Peter, her youngest brother, was a ‘specialist of silly inventions, an insipid fellow, really' – she couldn't understand what the girls saw in him – but he knew how to make her laugh. She would sit with him late at night when he was on leave from his cavalry regiment and listen to his stories while he polished his riding boots. He would start some long tale about his fiancée's family and get her laughing so hard that he would have to carry her upstairs to bed.

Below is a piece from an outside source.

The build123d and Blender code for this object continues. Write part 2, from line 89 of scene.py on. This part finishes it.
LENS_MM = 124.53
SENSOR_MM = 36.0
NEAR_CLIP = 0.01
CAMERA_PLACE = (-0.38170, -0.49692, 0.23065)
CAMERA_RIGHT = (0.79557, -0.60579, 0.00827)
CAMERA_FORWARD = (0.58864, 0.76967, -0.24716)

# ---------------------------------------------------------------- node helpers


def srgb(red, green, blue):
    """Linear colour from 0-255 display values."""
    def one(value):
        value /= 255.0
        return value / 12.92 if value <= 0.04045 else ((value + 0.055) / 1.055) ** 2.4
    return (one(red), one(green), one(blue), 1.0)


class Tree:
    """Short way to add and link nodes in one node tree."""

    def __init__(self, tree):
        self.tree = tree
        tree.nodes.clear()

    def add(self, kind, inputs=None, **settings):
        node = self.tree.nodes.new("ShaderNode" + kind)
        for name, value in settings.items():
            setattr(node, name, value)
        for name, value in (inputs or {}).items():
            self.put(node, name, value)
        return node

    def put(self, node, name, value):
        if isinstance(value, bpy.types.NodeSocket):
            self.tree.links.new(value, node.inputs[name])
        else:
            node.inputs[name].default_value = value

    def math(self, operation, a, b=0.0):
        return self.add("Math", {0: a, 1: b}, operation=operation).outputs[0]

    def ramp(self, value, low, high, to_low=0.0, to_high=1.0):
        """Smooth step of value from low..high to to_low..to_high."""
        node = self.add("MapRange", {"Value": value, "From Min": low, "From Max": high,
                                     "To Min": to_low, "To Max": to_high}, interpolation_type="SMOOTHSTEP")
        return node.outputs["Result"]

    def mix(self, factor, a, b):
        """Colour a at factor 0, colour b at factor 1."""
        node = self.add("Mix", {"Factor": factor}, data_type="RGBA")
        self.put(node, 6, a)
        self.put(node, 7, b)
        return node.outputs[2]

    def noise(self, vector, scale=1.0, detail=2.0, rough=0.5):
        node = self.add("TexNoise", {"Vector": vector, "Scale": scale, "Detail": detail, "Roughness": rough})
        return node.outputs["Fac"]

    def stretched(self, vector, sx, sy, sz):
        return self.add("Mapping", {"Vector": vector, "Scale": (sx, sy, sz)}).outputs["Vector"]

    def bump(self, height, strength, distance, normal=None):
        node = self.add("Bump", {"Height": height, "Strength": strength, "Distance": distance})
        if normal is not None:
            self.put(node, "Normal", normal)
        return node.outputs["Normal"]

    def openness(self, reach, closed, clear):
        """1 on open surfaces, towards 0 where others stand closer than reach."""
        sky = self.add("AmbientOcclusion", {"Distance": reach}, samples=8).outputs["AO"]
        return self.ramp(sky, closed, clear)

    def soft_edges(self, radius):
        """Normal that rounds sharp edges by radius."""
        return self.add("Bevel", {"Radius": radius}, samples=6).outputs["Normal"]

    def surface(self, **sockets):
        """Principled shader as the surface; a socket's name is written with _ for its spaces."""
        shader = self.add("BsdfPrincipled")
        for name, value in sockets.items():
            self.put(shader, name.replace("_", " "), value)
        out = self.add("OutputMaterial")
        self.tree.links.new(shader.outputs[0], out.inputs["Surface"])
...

She was happiest in early childhood when her brothers and sisters were all still at home and she could run in their wake. At her ‘buckfish changing age' – that phrase of hers for puberty – she stopped eating and began to fade away in mute resistance before the onset of womanhood. The professors were called, one so eminent he sent along an assistant beforehand to test the chairs he was to sit on. The professors prescribed the Riviera and she was despatched with her mother to the Grand Hotel Cannet in Cannes, where a lugubrious Baltic woman made her fatten up on
poudre de viandes
sandwiches. The French doctors were less deferential: a spoiled child, said Professor Cazalis of Nice; he packed her off to Aix les Bains. Water cures, eating cures, rest cures – she slipped into that archipelago of white hotels and sanatoria where some of her class seemed to spend their entire lives. When she came out she had recovered her appetite, but there remained a memory of the escape that could be hers if she just stopped eating. As the last one to leave home, the daughter most subjugated to her mother's love, she was also the daughter for whom the passage to womanhood was most regretfully embarked upon.